One other area of Wiesner’s influence relative to Kennedy’s policies on space flight was his efforts to make Project Apollo a joint mission with the Soviets. Rather than compete with the Soviet Union, Wiesner emphasized the possibilities of cooperation and thereby lessening cold war tensions. Indeed in the weeks preceding the Apollo decision the Kennedy administration quietly assessed the Soviet leadership’s inclinations toward a cooperative approach to human space exploration. Although these “back channel” efforts did not produce any space agreements, the fact that President Kennedy pursued this track while simultaneously considering a competitive approach signified a newly appreciated depth to Kennedy’s political acumen. The president publicly spoke about cooperating in space with the Soviets several times before May 1961, and afterward he pursued various forms of space cooperation, culminating less than a month before his death in 1963 with a call before the United Nations for a joint lunar mission. At every point Wiesner urged him to pursue such a cooperative strategy.
After the assassination of President Kennedy on 22 November 1963 Wiesner resigned from government service and returned to MIT. He became dean of the MIT School of Science in 1964 and provost in 1966. After the briefest of tenures as provost, he became president of MIT later in 1966 and served for nine years.

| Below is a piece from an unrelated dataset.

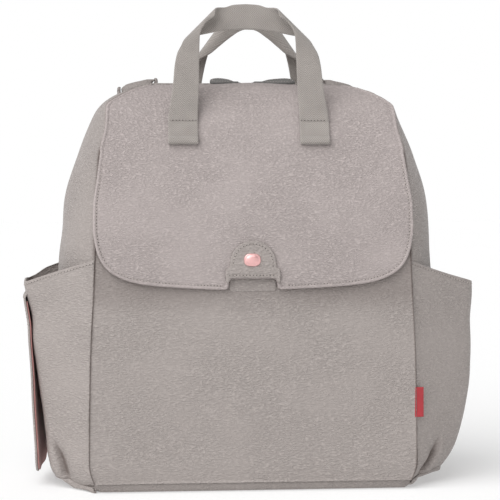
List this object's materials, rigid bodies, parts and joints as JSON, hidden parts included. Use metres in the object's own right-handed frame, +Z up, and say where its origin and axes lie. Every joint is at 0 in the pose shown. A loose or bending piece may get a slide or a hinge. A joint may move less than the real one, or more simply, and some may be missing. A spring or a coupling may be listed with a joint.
{
  "type": "diaper bag",
  "caption": "Backpack-style diaper bag with a stud-closed front flap, top zip, side pockets, two webbing handles and two padded shoulder straps.",
  "frame": {"origin": "centre of the base, on the surface that the bag stands on", "axes": "+Z up, -Y towards the front flap, +X to the right as seen from the front"},
  "size_m": [0.395, 0.187, 0.4094],
  "materials": {
    "grey_leather": "pebbled, satin",
    "dark_leather": "pebbled, satin",
    "pink_lining": "plain woven",
    "grey_lining": "plain woven",
    "webbing": "twill woven",
    "zip_tape": "woven tape",
    "red_label": "woven",
    "foam": "foam",
    "board": "matt",
    "rose_gold": "polished rose plating",
    "dark_metal": "satin",
    "magnet_steel": "brushed",
    "buckle_plastic": "moulded"
  },
  "bodies": {
    "bag": {"front_pocket_panel": "grey_leather", "top_front_panel": "grey_leather", "back_panel": "grey_leather", "top_back_panel": "grey_leather", "left_gusset": "grey_leather", "right_gusset": "grey_leather", "base_panel": "grey_leather", "front_wall": "grey_leather", "back_foam_pad": "foam", "base_board": "board", "lining": "grey_lining", "inner_sleeve_pocket": "grey_lining", "right_pocket": "grey_leather", "left_pocket": "grey_leather", "wipes_flap_strip": "grey_leather", "pocket_magnet": "magnet_steel", "magnet_disc": "magnet_steel", "catch_tab": "grey_leather", "front_handle_ends": "webbing", "back_handle_ends": "webbing", "zip_tape_back": "zip_tape", "zip_tape_front": "zip_tape", "zip_teeth_back": "dark_metal", "zip_teeth_front": "dark_metal", "zip_end_stops": "dark_metal", "side_label": "red_label", "left_strap_tab": "grey_leather", "left_strap_yoke": "grey_leather", "right_strap_tab": "grey_leather", "right_strap_yoke": "grey_leather"},
    "front_flap": {"flap": "grey_leather", "flap_lining": "pink_lining", "closure_patch": "grey_leather", "closure_stud": "rose_gold", "magnet_ring": "magnet_steel"},
    "front_handle_loop": {"front_handle": "webbing"},
    "back_handle_loop": {"back_handle": "webbing"},
    "wipes_cover": {"wipes_flap": "grey_leather", "wipes_flap_lining": "pink_lining", "wipes_flap_magnet": "magnet_steel"},
    "left_zip_slider": {"left_slider": "dark_metal"},
    "left_zip_pull": {"left_pull_link": "dark_metal", "left_pull_tab": "dark_leather"},
    "left_shoulder_strap": {"left_strap": "grey_leather", "left_strap_foam": "foam", "left_strap_buckle": "buckle_plastic"},
    "left_lower_webbing": {"left_strap_webbing": "webbing"},
    "right_zip_slider": {"right_slider": "dark_metal"},
    "right_zip_pull": {"right_pull_link": "dark_metal", "right_pull_tab": "dark_leather"},
    "right_shoulder_strap": {"right_strap": "grey_leather", "right_strap_foam": "foam", "right_strap_buckle": "buckle_plastic"},
    "right_lower_webbing": {"right_strap_webbing": "webbing"}
  },
  "joints": [
    {"name": "flap_lift", "type": "hinge", "parent": "bag", "child": "front_flap", "pos_m": [0, -0.0676, 0.2905], "axis": [-1, 0, 0], "range_deg": [0, 120]},
    {"name": "front_handle_swing", "type": "hinge", "parent": "bag", "child": "front_handle_loop", "pos_m": [0, -0.0616, 0.319], "axis": [-1, 0, 0], "range_deg": [-150, 15]},
    {"name": "back_handle_swing", "type": "hinge", "parent": "bag", "child": "back_handle_loop", "pos_m": [0, 0.0648, 0.319], "axis": [1, 0, 0], "range_deg": [-150, 15]},
    {"name": "wipes_cover_swing", "type": "hinge", "parent": "bag", "child": "wipes_cover", "pos_m": [-0.1958, 0, 0.1636], "axis": [0, 1, 0], "range_deg": [0, 110]},
    {"name": "left_zip_slide", "type": "slide", "parent": "bag", "child": "left_zip_slider", "axis": [-1, 0, 0], "range_m": [0, 0.068]},
    {"name": "left_pull_flip", "type": "hinge", "parent": "left_zip_slider", "child": "left_zip_pull", "pos_m": [-0.0075, 0, 0.35045], "axis": [0, 1, 0], "range_deg": [0, 100]},
    {"name": "left_strap_swing", "type": "hinge", "parent": "bag", "child": "left_shoulder_strap", "pos_m": [-0.097, 0.062, 0.3275], "axis": [1, 0, 0], "range_deg": [0, 6]},
    {"name": "left_webbing_fold", "type": "hinge", "parent": "left_shoulder_strap", "child": "left_lower_webbing", "pos_m": [-0.104, 0.0915, 0.108], "axis": [1, 0, 0], "range_deg": [-30, 0]},
    {"name": "right_zip_slide", "type": "slide", "parent": "bag", "child": "right_zip_slider", "axis": [1, 0, 0], "range_m": [0, 0.068]},
    {"name": "right_pull_flip", "type": "hinge", "parent": "right_zip_slider", "child": "right_zip_pull", "pos_m": [0.0075, 0, 0.35045], "axis": [0, -1, 0], "range_deg": [0, 100]},
    {"name": "right_strap_swing", "type": "hinge", "parent": "bag", "child": "right_shoulder_strap", "pos_m": [0.097, 0.062, 0.3275], "axis": [1, 0, 0], "range_deg": [0, 6]},
    {"name": "right_webbing_fold", "type": "hinge", "parent": "right_shoulder_strap", "child": "right_lower_webbing", "pos_m": [0.104, 0.0915, 0.108], "axis": [1, 0, 0], "range_deg": [-30, 0]}
  ],
  "couplings": [
    {"joint": "left_webbing_fold", "follows": "left_strap_swing", "ratio": -4.6},
    {"joint": "right_webbing_fold", "follows": "right_strap_swing", "ratio": -4.6}
  ]
}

A founding member of the International Foundation for the Survival and Development of Humanity, Wiesner retired from public life in 1975. He died of heart failure at his home.
A collection of Wiesner’s papers is at the Massachusetts Institute of Technology in Boston. Another sizable collection of Wiesner materials is in the Kennedy Presidential Library in Boston. His autobiography is Where Science and Politics Meet (1965). For his role advocating nuclear disarmament see Abram Chayes and Jerome B. Wiesner, eds., ABM: An Evaluation of the Decision to Deploy an Antiballistic Missile System (1969). Wiesner’s role as presidential science adviser is chronicled in James Everett Katz, Presidential Politics and Science Policy (1978); William T. Goldman, ed., Science Advice to the President (1980); W. Henry Lambright, Presidential Management of Science and Technology (1985); Goldman, ed., Science and Technology Advice to the President, Congress, and Judiciary (1988); and Gregg Herken, Cardinal Choices: Presidential Science Advising from the Atomic Bomb to SDI (1992). Obituaries are in the New York Times and the Washington Post (both 23 Oct. 1994).